Вот сердцевина всей трагической идеи Базарова. Идея бессмертия души — идея, бессомненно, религиозная. Вне Бога никакого бессмертия, именно бессмертия души, не просто бесконечного существования лопухов или каменных ледяных глыб, существовать не может. И всякое безбожие не может не привести к унынию и отчаянию, особенно людей высшего типа. В своей незаурядности именно они обречены, ибо ранее других подвержены гордыне от сознания своей особенности, но и более других способны страдать, обладая сложной и тонкой душевной организацией, как бы они там ни рядились во внешнюю грубость и самоуверенность.
Важнейший эпизод романа — сцена соборования героя.

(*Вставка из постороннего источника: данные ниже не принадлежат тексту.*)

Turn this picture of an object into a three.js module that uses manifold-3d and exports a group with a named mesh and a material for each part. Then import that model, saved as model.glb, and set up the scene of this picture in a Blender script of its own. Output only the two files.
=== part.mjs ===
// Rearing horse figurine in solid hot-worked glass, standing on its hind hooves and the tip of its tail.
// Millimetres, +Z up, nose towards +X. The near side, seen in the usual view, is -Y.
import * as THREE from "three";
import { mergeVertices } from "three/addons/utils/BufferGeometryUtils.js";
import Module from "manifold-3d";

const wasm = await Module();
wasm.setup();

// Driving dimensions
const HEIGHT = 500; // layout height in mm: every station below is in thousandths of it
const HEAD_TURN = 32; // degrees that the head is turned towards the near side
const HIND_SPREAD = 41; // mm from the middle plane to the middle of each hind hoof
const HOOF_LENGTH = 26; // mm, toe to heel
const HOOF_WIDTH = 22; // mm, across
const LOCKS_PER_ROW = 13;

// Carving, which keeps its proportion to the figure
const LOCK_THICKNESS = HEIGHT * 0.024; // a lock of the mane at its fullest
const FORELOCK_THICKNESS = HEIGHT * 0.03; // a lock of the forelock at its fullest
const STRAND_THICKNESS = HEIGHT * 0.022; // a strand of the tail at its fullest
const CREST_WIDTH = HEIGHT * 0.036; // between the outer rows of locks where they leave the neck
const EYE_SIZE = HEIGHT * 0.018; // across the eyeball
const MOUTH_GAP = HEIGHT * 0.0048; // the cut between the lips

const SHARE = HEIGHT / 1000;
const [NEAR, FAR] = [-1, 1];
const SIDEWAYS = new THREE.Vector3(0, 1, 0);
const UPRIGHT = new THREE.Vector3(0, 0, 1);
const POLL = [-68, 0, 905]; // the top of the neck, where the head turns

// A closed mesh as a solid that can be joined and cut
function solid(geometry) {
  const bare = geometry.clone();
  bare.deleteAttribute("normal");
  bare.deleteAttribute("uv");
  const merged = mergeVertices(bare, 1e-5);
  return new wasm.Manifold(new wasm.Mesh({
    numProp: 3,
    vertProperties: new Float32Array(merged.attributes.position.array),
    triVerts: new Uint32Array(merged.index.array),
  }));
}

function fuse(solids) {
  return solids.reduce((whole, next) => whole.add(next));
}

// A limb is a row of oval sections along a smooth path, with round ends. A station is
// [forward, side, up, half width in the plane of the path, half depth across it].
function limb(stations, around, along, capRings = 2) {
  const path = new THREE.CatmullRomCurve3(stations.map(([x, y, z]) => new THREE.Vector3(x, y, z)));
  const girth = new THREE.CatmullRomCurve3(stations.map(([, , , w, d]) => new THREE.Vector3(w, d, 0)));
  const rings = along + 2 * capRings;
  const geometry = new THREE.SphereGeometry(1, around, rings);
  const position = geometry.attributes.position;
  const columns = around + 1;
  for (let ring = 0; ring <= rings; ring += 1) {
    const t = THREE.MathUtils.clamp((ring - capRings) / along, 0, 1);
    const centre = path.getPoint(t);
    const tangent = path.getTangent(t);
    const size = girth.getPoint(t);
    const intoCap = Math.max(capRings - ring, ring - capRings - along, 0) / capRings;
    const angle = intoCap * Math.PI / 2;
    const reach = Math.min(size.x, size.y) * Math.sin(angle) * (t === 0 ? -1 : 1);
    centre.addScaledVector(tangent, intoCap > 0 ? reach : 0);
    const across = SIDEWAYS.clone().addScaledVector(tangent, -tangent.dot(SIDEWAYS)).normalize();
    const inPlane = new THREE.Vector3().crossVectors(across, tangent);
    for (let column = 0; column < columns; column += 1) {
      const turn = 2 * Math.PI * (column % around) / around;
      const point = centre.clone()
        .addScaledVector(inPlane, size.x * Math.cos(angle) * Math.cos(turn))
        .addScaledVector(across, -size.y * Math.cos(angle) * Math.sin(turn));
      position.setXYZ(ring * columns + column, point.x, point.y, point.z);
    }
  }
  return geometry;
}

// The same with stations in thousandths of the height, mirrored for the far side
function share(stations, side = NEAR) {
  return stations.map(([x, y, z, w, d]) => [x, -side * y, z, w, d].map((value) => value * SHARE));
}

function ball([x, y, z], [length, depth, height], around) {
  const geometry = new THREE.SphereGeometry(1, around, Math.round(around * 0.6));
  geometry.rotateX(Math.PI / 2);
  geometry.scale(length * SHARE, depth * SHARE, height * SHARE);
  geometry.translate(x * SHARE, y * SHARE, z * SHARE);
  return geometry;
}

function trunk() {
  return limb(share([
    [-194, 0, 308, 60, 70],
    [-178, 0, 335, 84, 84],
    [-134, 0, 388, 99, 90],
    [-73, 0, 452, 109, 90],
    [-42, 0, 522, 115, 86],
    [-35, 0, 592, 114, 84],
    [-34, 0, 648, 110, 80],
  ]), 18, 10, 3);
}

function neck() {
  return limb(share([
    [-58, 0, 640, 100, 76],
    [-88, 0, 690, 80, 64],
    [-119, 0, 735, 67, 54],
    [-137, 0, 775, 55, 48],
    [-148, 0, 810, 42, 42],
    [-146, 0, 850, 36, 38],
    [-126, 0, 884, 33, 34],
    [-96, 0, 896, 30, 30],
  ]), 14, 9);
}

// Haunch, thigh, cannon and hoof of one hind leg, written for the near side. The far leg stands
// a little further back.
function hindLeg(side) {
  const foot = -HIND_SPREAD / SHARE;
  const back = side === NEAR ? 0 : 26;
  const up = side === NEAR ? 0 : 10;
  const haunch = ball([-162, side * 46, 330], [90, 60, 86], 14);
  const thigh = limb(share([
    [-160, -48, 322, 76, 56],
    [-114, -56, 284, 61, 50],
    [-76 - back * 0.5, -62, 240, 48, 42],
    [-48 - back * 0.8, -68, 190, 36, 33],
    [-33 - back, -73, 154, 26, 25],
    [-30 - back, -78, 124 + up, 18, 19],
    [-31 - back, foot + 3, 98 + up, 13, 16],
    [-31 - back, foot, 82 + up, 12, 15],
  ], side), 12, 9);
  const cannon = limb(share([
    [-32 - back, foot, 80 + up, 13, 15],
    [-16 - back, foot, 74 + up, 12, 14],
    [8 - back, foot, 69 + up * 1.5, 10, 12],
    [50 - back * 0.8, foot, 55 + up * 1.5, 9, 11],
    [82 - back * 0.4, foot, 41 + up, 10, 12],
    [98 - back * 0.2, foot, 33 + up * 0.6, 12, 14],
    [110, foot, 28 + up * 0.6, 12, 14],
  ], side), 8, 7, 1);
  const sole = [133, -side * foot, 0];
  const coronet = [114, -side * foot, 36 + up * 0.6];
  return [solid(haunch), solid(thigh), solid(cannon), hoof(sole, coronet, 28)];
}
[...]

"Когда его соборовали, когда святое миро коснулось его груди, один глаз его раскрылся, и, казалось, при виде священника в облачении, дымящегося кадила, свеч перед образом что-то похожее на содрогание ужаса мгновенно отразилось на помертвелом лице".
Тургенев совершил великое художественное открытие: на дне души каждого человека, обезображенной безбожным рассудком, таится ужас перед тем неведомым и грозным, что было гордо отвергнуто, но не могло исчезнуть, как ни силён был напор безудержного своеволия "самому себе господина", "малого атома", бунтующего и жалкого.
Да, Базаров обладал мощным разумом, и пока его мозг мог владеть ситуацией, он помогал гордецу достойно и мужественно противостоять надвигающемуся концу. Но стоило рассудку отступить — и проявилось то, что он так упорно подавлял. И ужас душевный проявил себя в момент совершения таинства, когда душа помимо собственной воли оказывается ближе к тому неведомому, чего в обыденной обстановке она может и не ощущать. В таинстве, находясь вблизи таинственной черты, какая отделяет жизнь от смерти, душа соприкоснулась с тем, чему бессознательно ужаснулась.
Этот ужас, интуитивно постигнутый Тургеневым на уровне художественного осмысления, выразился и в том крике отчаяния, каким завершён роман: "Неужели любовь, святая, преданная любовь не всесильна?"